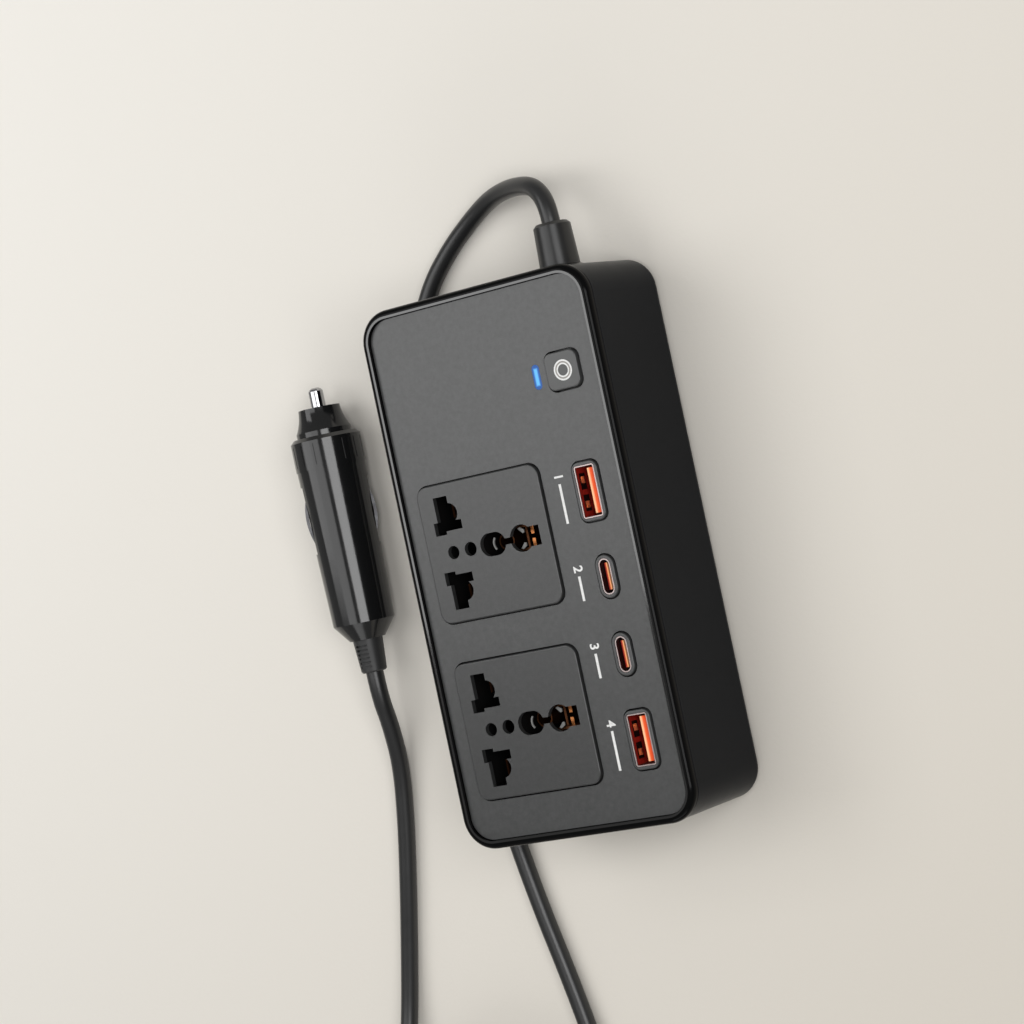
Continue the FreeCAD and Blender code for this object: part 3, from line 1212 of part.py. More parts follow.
def make_tip_contact():
    """The sprung centre contact, with the flange that keeps it in the cap."""
    radius = TIP_DIAMETER / 2
    flange_end = PLUG_RING_FROM + TIP_FLANGE_THICKNESS
    return plug_turned([
        (0, 0),
        (0, radius - 0.9),
        (0.35, radius - 0.35),
        (0.9, radius),
        (PLUG_RING_FROM, radius),
        (PLUG_RING_FROM, TIP_FLANGE_DIAMETER / 2),
        (flange_end, TIP_FLANGE_DIAMETER / 2),
        (flange_end, 0),
        (0, 0),
    ])


def make_fuse_tube():
    """The glass fuse behind the centre contact."""
    start = PLUG_RING_FROM + TIP_FLANGE_THICKNESS
    return plug_cylinder(start, start + FUSE_TUBE_LENGTH, FUSE_TUBE_DIAMETER)


def make_tip_spring():
    """The coil spring between the fuse and the end of the bore."""
    start = PLUG_RING_FROM + TIP_FLANGE_THICKNESS + FUSE_TUBE_LENGTH + SPRING_WIRE / 2
    rise = SPRING_LENGTH - SPRING_WIRE
    radius = (SPRING_DIAMETER - SPRING_WIRE) / 2

    def place(turn):
        angle = 2 * math.pi * turn
        return Vector(
            PLUG_X + radius * math.cos(angle),
            PLUG_TIP_Y - start - rise * turn / SPRING_TURNS,
            PLUG_AXIS_Z + radius * math.sin(angle),
        )

    edges = wound_edges(place, SPRING_TURNS)
    print("least gap in the tip spring", round(least_gap(edges, SPRING_WIRE), 2))
    return tube(edges, SPRING_WIRE)


def make_side_contact(side):
    """A bowed leaf that stands a little out of the barrel's side, with a tab under each end of its window."""
    crest = side_contact_crest()
    tab_top = crest - SIDE_CONTACT_SWELL
    middle = (SIDE_CONTACT_FROM + SIDE_CONTACT_TO) / 2
    bow_from = SIDE_CONTACT_FROM + SIDE_CONTACT_TAB
    bow_to = SIDE_CONTACT_TO - SIDE_CONTACT_TAB
    faces = []
    for drop in (0, SIDE_CONTACT_THICKNESS):
        stations = (SIDE_CONTACT_FROM, bow_from, bow_to, SIDE_CONTACT_TO)
        first, second, third, last = [Vector(tab_top - drop, -along, 0) for along in stations]
        top = Vector(crest - drop, -middle, 0)
        bow = Part.Arc(second, top, third).toShape()
        faces.append((first, last, [Part.makeLine(first, second), bow, Part.makeLine(third, last)]))
    (outer_start, outer_end, outer), (inner_start, inner_end, inner) = faces
    ends = [Part.makeLine(outer_end, inner_end), Part.makeLine(inner_start, outer_start)]
    wire = Part.Wire(Part.__sortEdges__(outer + inner + ends))
    leaf = Part.Face(wire).extrude(Vector(0, 0, SIDE_CONTACT_WIDTH))
    leaf.translate(Vector(0, 0, -SIDE_CONTACT_WIDTH / 2))
    turn = FreeCAD.Rotation(Vector(1, 0, 0), side_contact_way(side))
    leaf.Placement = FreeCAD.Placement(plug_point(0), turn) * leaf.Placement
    return leaf


def make_plug_boot():
    """The tapered boot where the cord enters the plug, slotted above and below so that it bends."""
    end = PLUG_END_AT + BOOT_LENGTH
    body = plug_turned([
        (PLUG_END_AT, 0),
        (PLUG_END_AT, BOOT_BASE_DIAMETER / 2),
        (end - BOOT_EDGE, BOOT_END_DIAMETER / 2),
        (end, BOOT_END_DIAMETER / 2 - BOOT_EDGE),
        (end, 0),
        (PLUG_END_AT, 0),
    ])
    slots = []
    for index in range(BOOT_SLOT_COUNT):
        along = PLUG_END_AT + BOOT_LENGTH / 2 + (index - (BOOT_SLOT_COUNT - 1) / 2) * BOOT_SLOT_PITCH
        y_to = PLUG_TIP_Y - along + BOOT_SLOT_LENGTH / 2
        for side in (1, -1):
            near = PLUG_AXIS_Z + side * (BOOT_END_DIAMETER / 2 - BOOT_SLOT_DEPTH)
            far = PLUG_AXIS_Z + side * BOOT_BASE_DIAMETER
            slots.append(span_box(
                PLUG_X - BOOT_SLOT_SPAN / 2, PLUG_X + BOOT_SLOT_SPAN / 2,
                y_to - BOOT_SLOT_LENGTH, y_to, min(near, far), max(near, far),
            ))
    return body.cut(Part.makeCompound(slots))


def coil_place(turn):
    """The coil's centre line: in on the lower layer, up a layer, and out again on the upper one."""
    half = COIL_TURNS / 2
    climb = 0.25
    past = turn - half
    if abs(past) >= climb:
        radius = COIL_RADIUS - COIL_PITCH * (half - abs(past))
    else:
        edge_radius = COIL_RADIUS - COIL_PITCH * (half - climb)
        radius = edge_radius - COIL_PITCH * (climb / 2 - past ** 2 / (2 * climb))
    share = min(max((past + climb) / (2 * climb), 0), 1)
    height = COIL_LAY + COIL_PITCH * (1 - math.cos(math.pi * share)) / 2
    angle = -2 * math.pi * turn
    return Vector(COIL_X + radius * math.cos(angle), COIL_Y + radius * math.sin(angle), height)


def make_coil():
    """The wound cord's edges with a straight diameter at each end, those ends, and the runs' next points."""
    start = coil_place(0)
    end = coil_place(COIL_TURNS)
    start_way = coil_place(0.0001).sub(start).normalize()
    end_way = end.sub(coil_place(COIL_TURNS - 0.0001)).normalize()
    before = start - start_way * CORD_DIAMETER
    after = end + end_way * CORD_DIAMETER
    edges = [Part.makeLine(before, start)]
    edges += wound_edges(coil_place, COIL_TURNS)
    edges.append(Part.makeLine(end, after))
    return edges, [before - start_way * COIL_APPROACH, before], [after, after + end_way * COIL_APPROACH]


def make_coil_tie():
    """A flat band around all the turns, on the coil's far side."""
    centre = Vector(COIL_X, COIL_Y, COIL_LAY)
    inner_radius = coil_place(1.25).distanceToPoint(centre)
    outer_radius = coil_place(0.25).distanceToPoint(centre)
    reach = CORD_DIAMETER / 2 + TIE_CLEARANCE
    low = COIL_Y - outer_radius - reach
    high = COIL_Y - inner_radius + reach
    bottom = COIL_LAY - reach
    top = COIL_LAY + COIL_PITCH + reach
    half = TIE_WIDTH / 2
    band = span_box(
        COIL_X - half, COIL_X + half, low - TIE_THICKNESS, high + TIE_THICKNESS,
        bottom - TIE_THICKNESS, top + TIE_THICKNESS,
    )
    inside = span_box(COIL_X - half, COIL_X + half, low, high, bottom, top)
    band = band.makeFillet(reach + TIE_THICKNESS - 0.01, crosswise_edges(band))
    return band.cut(inside.makeFillet(reach - 0.01, crosswise_edges(inside)))


def make_input_leads():
    """The two wires from the cord's inner end down to the power board."""
    wires = []
    start_y = END_WALL - WALL - RELIEF_INNER_THICKNESS
    end_y = FAR_END - LEAD_FROM_END
    for side in (-1, 1):
        x = RELIEF_X + side * LEAD_SPACING / 2
        points = [
            Vector(x, start_y, RELIEF_Z),
            Vector(x, start_y - LEAD_STRAIGHT, RELIEF_Z),
            Vector(x, end_y + LEAD_BEND, RELIEF_Z - 2 * LEAD_BEND),
            Vector(x, end_y, RELIEF_Z - 4 * LEAD_BEND),
            Vector(x, end_y, MAIN_BOARD_TOP),
        ]
        wires.append(tube(routed_edges(points)[0], LEAD_DIAMETER))
    return Part.makeCompound(wires)


def least_gap(edges, diameter):
    """The least gap between a wound tube and itself, measured on points along its centre line."""
    points = []
    along = []
    total = 0.0
    for edge in edges:
        count = max(round(2 * edge.Length / diameter), 2)
        samples = edge.discretize(count)
        for start, end in zip(samples, samples[1:]):
            points.append(start)
            along.append(total)
            total += start.distanceToPoint(end)
    least = total
    for first in range(len(points)):
        for second in range(first + 1, len(points)):
            if along[second] - along[first] > 3 * diameter:
                least = min(least, points[first].distanceToPoint(points[second]))
    return least - diameter


def make_cord():
    """The cord's three stretches: from the strain relief to the coil, the coil, and on to the plug."""
    coil_edges, into_coil, out_of_coil = make_coil()
    relief_end = Vector(RELIEF_X, RELIEF_END, RELIEF_Z)
    exit_points = [relief_end] + [Vector(*point) for point in EXIT_ROUTE] + into_coil
    boot_end = plug_point(PLUG_END_AT + BOOT_LENGTH)
    plug_points = out_of_coil + [Vector(*point) for point in PLUG_ROUTE] + [boot_end]
    exit_edges, exit_radii = routed_edges(exit_points)
    plug_edges, plug_radii = routed_edges(plug_points)
    stretches = {"cord_exit_run": exit_edges, "cord_coil": coil_edges, "cord_plug_run": plug_edges}
    solids = {}
    total = 0.0
    section = math.pi * CORD_DIAMETER ** 2 / 4
    for name, edges in stretches.items():
        solids[name] = tube(edges, CORD_DIAMETER)
        length = path_length(edges)
        total += length
        share = solids[name].Volume / section / length
        print(name, "length", round(length, 1), "volume share", round(share, 4))
    print("cord length", round(total, 1))
    print("exit radii", [round(radius, 1) for radius in exit_radii])
    print("plug radii", [round(radius, 1) for radius in plug_radii])
    print("least gap in the coil", round(least_gap(coil_edges, CORD_DIAMETER), 2))
    return solids


def make_parts():
    """Every node of the model by name."""
    parts = {
        "lower_case": make_lower_case(),
        "top_cover": make_top_cover(),
        "face_panel": make_face_panel(),
        "rubber_feet": make_rubber_feet(),
        "case_screws": make_case_screws(),
        "board_screws": make_board_screws(),
        "usb_board": make_usb_board(),
        "main_board": make_main_board(),
        "power_button": make_power_button(),
        "tact_switch": make_tact_switch(),
        "switch_plunger": make_switch_plunger(),
        "heat_sink": make_heat_sink(),
        "power_transistors": make_transistors(),
        "board_fuse": make_fuse(),
        "fan_frame": make_fan_frame(),
        "fan_rotor": make_fan_rotor(),
        "strain_relief": make_strain_relief(),
        "input_leads": make_input_leads(),
        "plug_barrel": make_plug_barrel(),
        "plug_nose_cap": make_plug_cap(),
        "plug_tip_contact": make_tip_contact(),
        "plug_fuse": make_fuse_tube(),
        "plug_tip_spring": make_tip_spring(),
        "plug_side_contact_right": make_side_contact(1),
        "plug_side_contact_left": make_side_contact(-1),
        "plug_boot": make_plug_boot(),
        "cord_tie": make_coil_tie(),
    }
    for number, y in SOCKETS:
        parts[f"socket_plate_{number}"] = make_socket_plate(y)
        parts[f"socket_block_{number}"] = make_socket_block(y)
        parts[f"live_contact_{number}"] = make_live_contact(y, 1)
        parts[f"neutral_contact_{number}"] = make_live_contact(y, -1)
        parts[f"earth_contact_{number}"] = make_earth_contact(y)
    for number, y in enumerate(USB_A_Y, 1):
        parts[f"usb_a_trim_{number}"] = make_trim(
            USB_A_TRIM_WIDTH, USB_A_TRIM_LENGTH, USB_A_TRIM_RADIUS,
            USB_A_SHELL_WIDTH, USB_A_SHELL_LENGTH, USB_A_SHELL_RADIUS, y,
        )
        parts[f"usb_a_shell_{number}"] = make_shell(
            USB_A_SHELL_WIDTH, USB_A_SHELL_LENGTH, USB_A_SHELL_RADIUS, y
        )
        parts[f"usb_a_tongue_{number}"] = make_tongue(
            USB_A_SHELL_WIDTH, USB_A_SHELL_LENGTH, USB_A_SHELL_RADIUS,
            USB_A_TONGUE_THICKNESS, USB_A_TONGUE_LENGTH, USB_A_TONGUE_OFFSET, USB_A_TONGUE_SINK, y,
        )
    for number, y in enumerate(USB_C_Y, 1):
        parts[f"usb_c_trim_{number}"] = make_trim(
            USB_C_TRIM_WIDTH, USB_C_TRIM_LENGTH, USB_C_TRIM_WIDTH / 2,
            USB_C_SHELL_WIDTH, USB_C_SHELL_LENGTH, USB_C_SHELL_WIDTH, y,
        )
        parts[f"usb_c_shell_{number}"] = make_shell(
            USB_C_SHELL_WIDTH, USB_C_SHELL_LENGTH, USB_C_SHELL_WIDTH, y
        )
        parts[f"usb_c_tongue_{number}"] = make_tongue(
            USB_C_SHELL_WIDTH, USB_C_SHELL_LENGTH, USB_C_SHELL_WIDTH,
            USB_C_TONGUE_THICKNESS, USB_C_TONGUE_LENGTH, 0, USB_C_TONGUE_SINK, y,
        )
    parts["status_lamp"], parts["light_guide"] = make_indicator()
    parts["transformer_core"], parts["transformer_winding"] = make_transformer()
    parts["bulk_capacitor"] = make_capacitors([BULK_CAPACITOR_FROM_END], BULK_CAPACITOR_DIAMETER)
    parts["input_capacitors"] = make_capacitors(INPUT_CAPACITORS_FROM_END, INPUT_CAPACITOR_DIAMETER)
    parts["filter_inductor"] = make_inductor()
    parts.update(make_cord())
    return parts


os.makedirs("parts", exist_ok=True)
for name, shape in make_parts().items():
    if not shape.isValid() or not shape.Solids:
        print("not a sound solid:", name)
    shape.exportStep(f"parts/{name}.step")
    print(name, "solids", len(shape.Solids), "volume", round(shape.Volume, 1))
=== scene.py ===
"""The looks of a car power inverter: its cord, finishes, prints and studio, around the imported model.

Metres, in the model's own frame: the origin lies under the middle of the case, +X is the side of the
USB ports, +Y the end that the cord leaves, and +Z is up.
"""
import json
import math

import bmesh
import bpy
from mathutils import Matrix, Vector


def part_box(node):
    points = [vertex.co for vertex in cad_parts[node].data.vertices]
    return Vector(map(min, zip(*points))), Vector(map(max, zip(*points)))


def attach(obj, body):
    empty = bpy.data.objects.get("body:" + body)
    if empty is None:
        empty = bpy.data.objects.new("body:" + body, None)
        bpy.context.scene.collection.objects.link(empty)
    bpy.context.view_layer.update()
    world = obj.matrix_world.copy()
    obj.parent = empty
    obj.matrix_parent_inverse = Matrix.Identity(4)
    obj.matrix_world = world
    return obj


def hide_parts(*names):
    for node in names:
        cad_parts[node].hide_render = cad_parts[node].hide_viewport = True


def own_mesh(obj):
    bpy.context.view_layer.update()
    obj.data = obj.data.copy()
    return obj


# Camera: its place, the directions of the picture's right and up, and the lens
CAMERA_PLACE = Vector((0.399213, 0.007206, 0.660894))
CAMERA_RIGHT = Vector((0.8227, -0.2076, -0.5292))
CAMERA_UP = Vector((0.1788, 0.9782, -0.1057))
CAMERA_LENS = 104.32
CAMERA_SENSOR = 36.0
CAMERA_NEAR = 0.01

# Floor: its colour runs from pale to deep along the slope, over this reach to either side of the
# origin, as painted shade towards the near right
FLOOR_SIZE = 6.0
FLOOR_SHADE_SLOPE = (0.72, -0.69, 0.0)
FLOOR_REACH = 0.25
FLOOR_PALE = (0.840, 0.815, 0.765)
FLOOR_SHADED = (0.576, 0.535, 0.470)

# The far floor's own glow, which only the eye and reflections meet, grows between these distances
GLOW_FROM = 0.40
GLOW_TO = 1.80
GLOW_STRENGTH = 0.42
GLOW_COLOR = (1.0, 0.97, 0.91)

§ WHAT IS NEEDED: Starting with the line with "world = obj.matrix_world.copy()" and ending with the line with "FLOOR_SHADED = (0.576, 0.535, 0.470)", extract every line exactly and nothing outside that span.

§ REPLY TO THE TASK:
    world = obj.matrix_world.copy()
    obj.parent = empty
    obj.matrix_parent_inverse = Matrix.Identity(4)
    obj.matrix_world = world
    return obj


def hide_parts(*names):
    for node in names:
        cad_parts[node].hide_render = cad_parts[node].hide_viewport = True


def own_mesh(obj):
    bpy.context.view_layer.update()
    obj.data = obj.data.copy()
    return obj


# Camera: its place, the directions of the picture's right and up, and the lens
CAMERA_PLACE = Vector((0.399213, 0.007206, 0.660894))
CAMERA_RIGHT = Vector((0.8227, -0.2076, -0.5292))
CAMERA_UP = Vector((0.1788, 0.9782, -0.1057))
CAMERA_LENS = 104.32
CAMERA_SENSOR = 36.0
CAMERA_NEAR = 0.01

# Floor: its colour runs from pale to deep along the slope, over this reach to either side of the
# origin, as painted shade towards the near right
FLOOR_SIZE = 6.0
FLOOR_SHADE_SLOPE = (0.72, -0.69, 0.0)
FLOOR_REACH = 0.25
FLOOR_PALE = (0.840, 0.815, 0.765)
FLOOR_SHADED = (0.576, 0.535, 0.470)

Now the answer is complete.